Joined: Nov 10, 2007
Points: 2692

Re: Well, bought another new to me SS - Toro 210R
Reply #23   Feb 15, 2012 12:47 pm
aa335 wrote:
I don't know much about the RD350 engine but from the pictures, that's looks very compact for an engine that size.  Is that an oversquare engine with HUGE ports?  Seems like that engine would love to breathe and rev high, has a huge appetite for fuel and oil too.  I can see now why you have the Toro 221QE and Tecumseh powered SS in your stable.

Thanks for posting the pictures.  Definitely off topic, but I don't mind.  I enjoy seeing labor of love restoration of legendary machines.  BTW, didn't these machines at the time had drum brakes?  Does the black powder coating over the cooling fins of the engine reduce cooling efficiency?

The stock bike was around 350 lbs. and 39 h.p.  My yellow RD is 300 lbs. and making a conservative 50 h.p.  The engine is over-square and the porting is stock although was a bit radical from the manufacturer.  Power band is none too wide in stock form hence the sudden burst of power and willingness to wheelie.  With the programmable electronic ignition, the power band is much wider and the bike is much more manageable.  Reasonable torque at lower rpm and a real kick in the  pants at anything past 5000 rpm depending on which gear it's in.   The bike can be either easy or hard on fuel.  All depends on how you're riding.   

The 1973 RD350 was the first of the Yamaha two strokes to come out with a disk front brake and rear hub brake.  Which, on a bike this light is more than enough brakes.   I've got a 350cc, 1972 Yamaha R5 in my shed waiting for it's turn in the garage.  It's got hub brakes front and rear.  Another major difference between the R5 and RD is that the R5 has a piston port engine.   The RDs have reeds and were advertised as having "Torque Induction" due to the addition of reeds. 

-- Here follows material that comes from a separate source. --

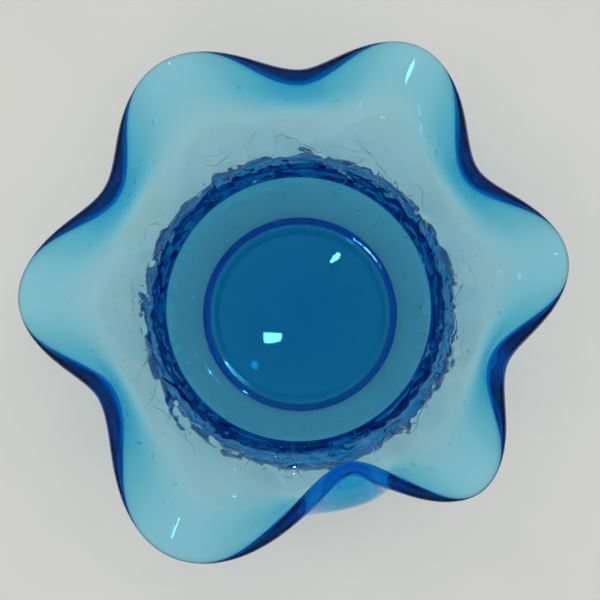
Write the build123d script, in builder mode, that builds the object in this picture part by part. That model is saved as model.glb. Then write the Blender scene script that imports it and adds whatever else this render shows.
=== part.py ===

I did quite a bit of research on the powder coating of the engine.   Older (thicker) applications may possibly have insulated the fins somewhat but not of any significance.  New applications which are thinner but just as durable have virtually no effect on cooling.  It's also a known fact that black painted engines dissipate heat better.   Speaking of heat dissipation, the programmable ignition, as well as shaving the squish band off of the cylinder heads contribute considerably to engine cooling efficiency.  Adjusting the timing to expedite hot exhaust gasses from the cylinder into the expansion chamber as well as very free flowing exhaust help keep the engine relatively cool.   From what I've read, shaving .030 from the squish band improves flame travel and gas flow which helps cooling.  

I'm not an expert by any means and all of my knowledge has been garnered from the brains of true two cycle fanatics.   The most desired two cycles are the Yamaha RDs, followed by the Kawasaki triples.   RDs in the US are cult status.  They'll be with us for a long time providing people with interest keep them alive.